I have had really good sex in this apartment. I have had really bad sex in this apartment. I have had so-so sex in this apartment. I have washed so many dishes in this apartment; or rather, I have washed the same dishes over and over and over again in this apartment. I have sometimes let guests wash my dishes for me as a little treat in this apartment. I have had flowers in this apartment, made charcuterie boards in this apartment, baked treats in this apartment.
I bought a table and chairs for my deck in this apartment. I have started planting herbs in this apartment. I have started to think about how I can make this apartment even better for me. A hanging shelf here. A new rug there. Maybe even a new, unbroken dresser. Purchases like that are slow for me as I like to mull over a decision for a bit, sometimes out of a need to convince myself that I am allowed to spend time and money making my home what I want it to be.
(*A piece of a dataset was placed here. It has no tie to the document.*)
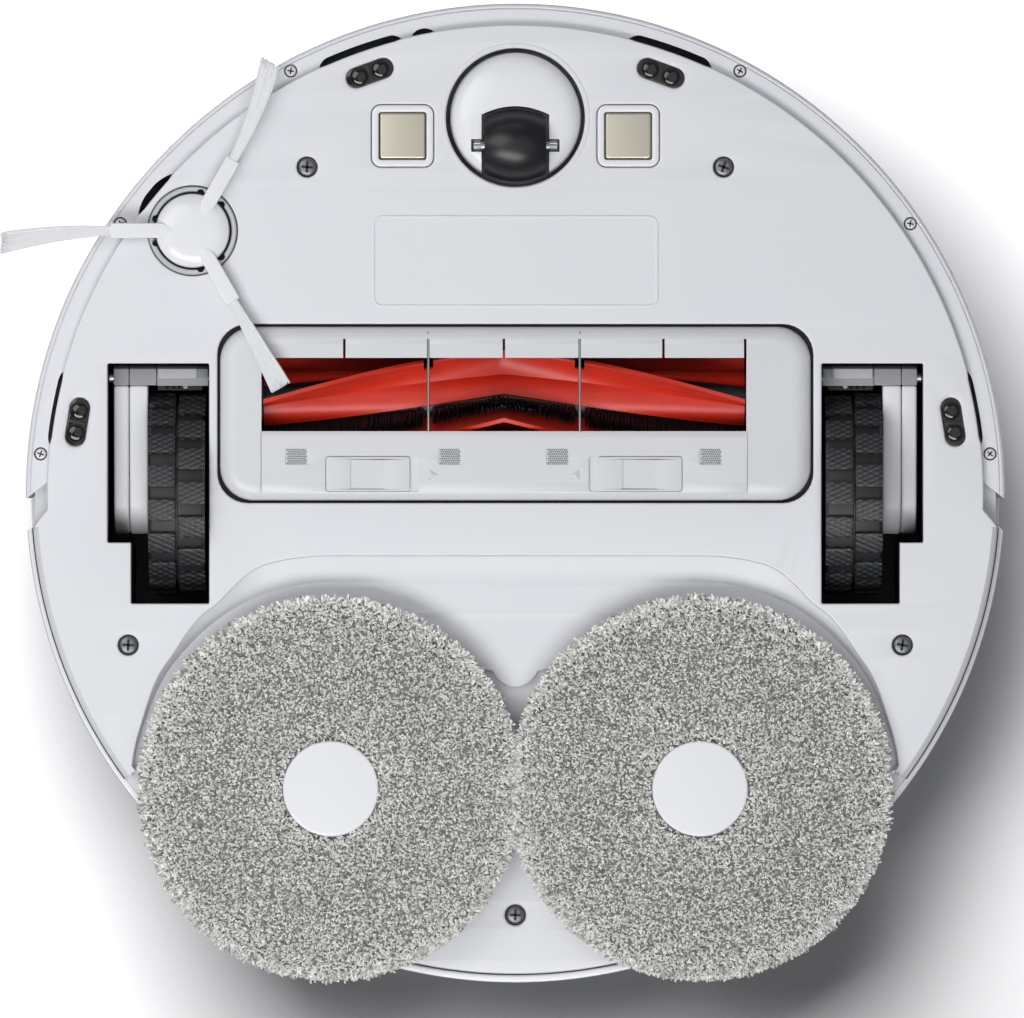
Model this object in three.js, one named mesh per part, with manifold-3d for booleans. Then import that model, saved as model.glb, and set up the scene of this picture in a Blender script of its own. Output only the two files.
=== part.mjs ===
// A round robot vacuum and mop, built as an assembly of separate pieces.
// Units are millimetres. +Z is up, the floor is z = 0, and the origin is on the axis of the round body.
// The machine drives towards -Y. Its own left is +X and its own right is -X.
import * as THREE from "three";
import { mergeVertices } from "three/addons/utils/BufferGeometryUtils.js";
import Module from "manifold-3d";

const wasm = await Module();
wasm.setup();

// ---------------------------------------------------------------- driving dimensions

const gap = 0.3; // between pieces that touch
const far = 400; // longer than anything in the machine, for cutters

const body = {
  radius: 175, // outer wall of the round body
  frontPlateRadius: 167.3, // belly plate where the bumper wraps round it
  rearPlateRadius: 170.8, // belly plate behind the bumper
  bellyZ: 9, // ground clearance under the belly plate
  plate: 2.5, // thickness of the belly plate and the deck
  deckZ: 80, // top of the deck
  wall: 2.5, // thickness of the outer wall
  deckFillet: 9, // rounding where the outer wall turns into the deck
  notchY: 6.6, // the belly plate steps out to its rear radius here
  frontWallRadius: 159.5, // inner wall that the bumper presses towards
  frontWall: 2,
  frontWallZ: 66,
  segments: 64,
};
const plateTop = body.bellyZ + body.plate;
const deckUnder = body.deckZ - body.plate;

const bumperSize = {
  bottomZ: 12,
  topZ: 68,
  wall: 2.7,
  flange: 1.7, // thickness of the flange that runs in under the body
  flangeRadius: 165.5,
  edge: 1.5, // chamfer on its two edges
  endY: 1.8, // the side walls stop here
  flangeEndY: -4.3, // the flange stops sooner, on a slant
  windowHalf: 42,
  windowZ: [28, 56],
};

const wheel = {
  x: 121, // distance of the wheel's middle from the machine's axis
  radius: 36.5,
  width: 20.4,
  lugs: 18,
  lugDepth: 2.2,
  lugShare: 0.64, // share of the pitch that is lug
  rimRadius: 27,
};
const well = { inner: 109.4, step: 137.3, outer: 145.7, front: -46.3, rear: 39.5, stepY: 17.7 };
const wellWall = { side: 1.3, end: 1.5, topZ: 76.2, top: 1.6 };
const arm = {
  pivotY: -41.3,
  pivotZ: 24,
  barrelRadius: 4.6,
  pinRadius: 1.9,
  gearRadius: 14.5,
  inner: 131.9,
  outer: 143.7,
  barrelInner: 110.2,
  springFrom: 117,
  springTo: 127,
  springTurns: 3.5,
  springWire: 0.9,
};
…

Sometimes out of a habit of contorting myself around dysfunction rather than making a change to my surroundings. I am grateful for the journey to learn over and over again that I am capable and deserving of a home that works for me.
I have laughed in this apartment. And goofed. And wiggled. And moaned. I have had so much joy in this apartment. I have felt so much pride in this apartment. And sorrow. And love. And hopelessness. And determination.
This little apartment and me… we’ve been through a lot together. I will not stay in this apartment forever. Maybe someday I’ll have more natural light and a bigger kitchen, and a place to put my coats. But for now, and for always, I am so grateful for this apartment.